[lit-ideas] Monday poem

                Sennacherib

Ahead are seven gates and twelve double-doors.
At each portal clothing is removed or jewelry;
through the doors, a land of shades;
beyond, an unbounded palace of daylight
where you smile and drink dark tea
above traffic and the hushed breath of trees.


Shanina-la-ishu: there is nothing like it
but the tablets of destiny hold whirlwinds
as far from Christ as you from the Crusades
this time you treasure like an heirloom in an ivory box
this land of glass and lights and rockets --
the great fish, brother of Leviathan, supporting Kujira
the giant bull, whose back holds a ruby rock,
on which stands an angel on whose shoulders rest the earth,
your town, your quiet precinct of lamplight,
the perimeter of your heart,
where outer and inner walls still stand.



It wasn't mere war that brought you to this land, naked,
not crested sky or the damp funnel of oceans on the reef.
Each soul is sweet value and is sanctified always,
the indemnity being a loyal vassal's charge through time.



He was a man "of clever understanding" inheriting his father's wars as you inherit yours, these hands of a dark testament, as you inherit carpenter's tools and gray eyes.


Beyond your window trash trucks strain to crush what is left of you, what you overlook thoughtless, dim, another double-door. Midnight goes as you knew it would, ectogenous, amplified, a puzzle.


On the interstate in summer the pounding
highway calls to white bellies of stars.
Steel rails limn your haunting of shot towns,
tangled wires on a lone streetlight hung near
the dark gas station. At last you beach on familiar signs,
an island of sodium lights and concrete --
this is Utah maybe or Delaware.
This is your reward.



A door opens and you are in the house of a loved one decades earlier. The house is condemned. You are not loved. You are not insane. Bats feast on insects under corner lights. Your longing is a pressed flower.


Dead air pulls across the dark threshold lecithin, parsley, dried apricots, copper: She learned hypnosis in her last year. You will never know why.

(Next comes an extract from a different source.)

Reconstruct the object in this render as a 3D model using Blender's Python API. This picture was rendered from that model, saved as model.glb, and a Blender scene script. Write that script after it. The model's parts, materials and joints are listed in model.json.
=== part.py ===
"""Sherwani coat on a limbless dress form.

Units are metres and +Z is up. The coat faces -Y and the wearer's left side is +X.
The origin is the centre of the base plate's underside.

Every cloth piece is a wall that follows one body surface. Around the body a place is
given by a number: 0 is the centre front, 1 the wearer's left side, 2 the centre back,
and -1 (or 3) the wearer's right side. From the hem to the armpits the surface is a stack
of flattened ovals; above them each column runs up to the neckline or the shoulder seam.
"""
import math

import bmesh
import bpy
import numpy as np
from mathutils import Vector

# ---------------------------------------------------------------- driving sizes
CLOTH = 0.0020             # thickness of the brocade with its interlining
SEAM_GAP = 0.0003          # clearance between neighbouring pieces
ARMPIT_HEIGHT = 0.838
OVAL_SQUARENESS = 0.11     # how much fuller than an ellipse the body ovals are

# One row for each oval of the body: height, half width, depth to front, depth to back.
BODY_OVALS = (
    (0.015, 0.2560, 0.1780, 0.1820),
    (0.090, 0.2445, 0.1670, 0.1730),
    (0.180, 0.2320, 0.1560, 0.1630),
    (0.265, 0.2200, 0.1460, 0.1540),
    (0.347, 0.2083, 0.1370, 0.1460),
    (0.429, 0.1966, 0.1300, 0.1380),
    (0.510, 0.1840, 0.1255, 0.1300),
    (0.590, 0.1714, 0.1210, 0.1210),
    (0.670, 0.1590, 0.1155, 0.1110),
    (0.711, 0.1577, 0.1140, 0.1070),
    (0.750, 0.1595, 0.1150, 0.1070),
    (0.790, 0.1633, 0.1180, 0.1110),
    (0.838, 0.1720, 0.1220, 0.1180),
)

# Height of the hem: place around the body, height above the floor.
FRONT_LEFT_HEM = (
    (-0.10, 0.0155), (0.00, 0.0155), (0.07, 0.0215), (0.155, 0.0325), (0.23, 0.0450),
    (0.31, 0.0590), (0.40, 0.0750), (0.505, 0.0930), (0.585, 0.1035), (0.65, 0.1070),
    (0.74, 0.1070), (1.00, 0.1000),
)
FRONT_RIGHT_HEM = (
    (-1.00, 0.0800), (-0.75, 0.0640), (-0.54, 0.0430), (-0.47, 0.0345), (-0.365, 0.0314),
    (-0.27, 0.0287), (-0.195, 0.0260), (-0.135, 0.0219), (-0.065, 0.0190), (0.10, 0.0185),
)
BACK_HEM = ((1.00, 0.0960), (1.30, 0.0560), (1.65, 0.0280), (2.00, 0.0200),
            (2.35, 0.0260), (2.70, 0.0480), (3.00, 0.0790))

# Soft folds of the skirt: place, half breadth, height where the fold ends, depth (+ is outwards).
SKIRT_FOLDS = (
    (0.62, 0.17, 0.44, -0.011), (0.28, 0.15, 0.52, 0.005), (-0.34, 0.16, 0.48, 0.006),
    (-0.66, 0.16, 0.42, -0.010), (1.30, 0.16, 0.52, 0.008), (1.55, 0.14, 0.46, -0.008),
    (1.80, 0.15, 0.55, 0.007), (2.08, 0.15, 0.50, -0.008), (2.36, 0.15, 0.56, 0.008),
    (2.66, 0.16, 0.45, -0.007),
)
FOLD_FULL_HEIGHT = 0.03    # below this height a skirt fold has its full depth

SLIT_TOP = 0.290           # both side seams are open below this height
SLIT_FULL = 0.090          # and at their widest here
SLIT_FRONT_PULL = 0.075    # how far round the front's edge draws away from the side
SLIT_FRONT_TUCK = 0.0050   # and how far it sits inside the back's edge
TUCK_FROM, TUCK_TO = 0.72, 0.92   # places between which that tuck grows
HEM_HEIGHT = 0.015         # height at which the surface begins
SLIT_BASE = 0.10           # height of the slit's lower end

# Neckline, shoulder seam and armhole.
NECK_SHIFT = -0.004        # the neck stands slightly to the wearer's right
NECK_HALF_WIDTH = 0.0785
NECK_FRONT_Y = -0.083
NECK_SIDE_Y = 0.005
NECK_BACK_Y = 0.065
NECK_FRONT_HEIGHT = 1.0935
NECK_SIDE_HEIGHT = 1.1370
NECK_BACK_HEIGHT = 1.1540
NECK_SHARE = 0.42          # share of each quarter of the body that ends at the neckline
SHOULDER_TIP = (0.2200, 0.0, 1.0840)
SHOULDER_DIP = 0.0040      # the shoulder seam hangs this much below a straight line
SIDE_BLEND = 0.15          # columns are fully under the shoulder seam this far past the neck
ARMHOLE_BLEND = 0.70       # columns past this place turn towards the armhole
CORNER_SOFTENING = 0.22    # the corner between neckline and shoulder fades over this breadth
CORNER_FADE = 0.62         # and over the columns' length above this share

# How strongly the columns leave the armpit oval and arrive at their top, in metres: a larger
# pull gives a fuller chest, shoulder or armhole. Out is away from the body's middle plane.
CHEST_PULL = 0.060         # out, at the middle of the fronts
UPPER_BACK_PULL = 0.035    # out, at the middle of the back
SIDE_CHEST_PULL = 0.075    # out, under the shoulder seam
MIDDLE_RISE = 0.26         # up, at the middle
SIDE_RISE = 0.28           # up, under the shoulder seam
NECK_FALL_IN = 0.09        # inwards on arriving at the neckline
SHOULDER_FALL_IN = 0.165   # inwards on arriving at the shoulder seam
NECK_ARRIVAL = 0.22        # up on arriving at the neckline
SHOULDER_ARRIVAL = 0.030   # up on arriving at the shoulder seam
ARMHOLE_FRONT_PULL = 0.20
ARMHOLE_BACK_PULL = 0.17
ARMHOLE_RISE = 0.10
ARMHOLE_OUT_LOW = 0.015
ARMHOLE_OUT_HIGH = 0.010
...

Black-and-white photos of this past surface as you sort through your dead father's attic. Outside your window, a single crow facing south, insists on itself for hours.


Sennacherib: the god Sin substitutes the dead brothers. For what? You are the third son, the first to survive childhood. When you are ten your mother explains that you were her last attempt to have a child. Of course you were. Of course.


Prisoners of war rebuilt his city, Nineveh, the city Jonah feared, he extended, beautified, irrigated, ringed with fruit trees and exotic plants on the east bank of the Tigris under the emblem of Ishtar. We cannot love the same thing or even try.


"The Destruction of Sennacherib" a poem by Byron has anapests dancing to the biblical tale though other sources don't endorse a story of two wars. Herodotus writes of mice and scholars read plague. You skim these murmuring voices and see your death alone in a hospital room, debased by drugs, the cold nurses worried about their own health care.


If we were always younger thinking ourselves better gifted with a clear past because wider or new double-doors would not close on darkness. Yet our antiquity demands these regrets and in milking its own process, repopulates.


A spring night in your small town you were insurgent, reconnoitering in alleys, shunning headlights scouting under the skirt of ancient pines. You drop into shadow near the school hidden in a concrete well outside the library. You fish the glass cutter from a pocket trace circles on the pane, the glass powders but doesn't cut, and sport sours as you fear to do more. For the next twenty years you will enter libraries the same way, though you will always use the door.


He sent armies against Elam and Chaldea. After nine months of assault Babylon fell to him and kept falling. He took the city apart like a toy and raked the countryside with massacres. God's Instrument as Isaiah called him. Of course he was. Of course.


In January in Boston at the end of hope, you sat editing film and filling journals and could not go out to save your lover, would not take that step into the world. There was always snow and another theory. There was always the room and something you wanted. Something you wanted ... what? You did not meet your lover again for ten years and then only to forgive and say good-bye.


What's a king to do? Become the toppling of a statue? The Clay Prism of Sennacherib tells how he brought cotton to Nineveh, brought alabaster, brought timber, devised a new way to pour bronze in moulds, a new way to raise water from wells. His sons killed him as you knew they would. His sons killed him.


He is here now. You are standing at your door. The moment is yours now. Light washes everything golden. You feel its pressure on your forehead. The sun rises on yellow blinds and curtains sights and colors, rises, the broad clean hope of sky, rises, a baby's eyes in river sparkle rises from cloud and orange glint of jet and more and more and more the sun on stones on tones of voices and the doors open to a brilliant form floating a dance, a shout, a song, vaulted, gorgeous, loving, present tender, a dream of all forever willing, touching, growing, praising. Come in.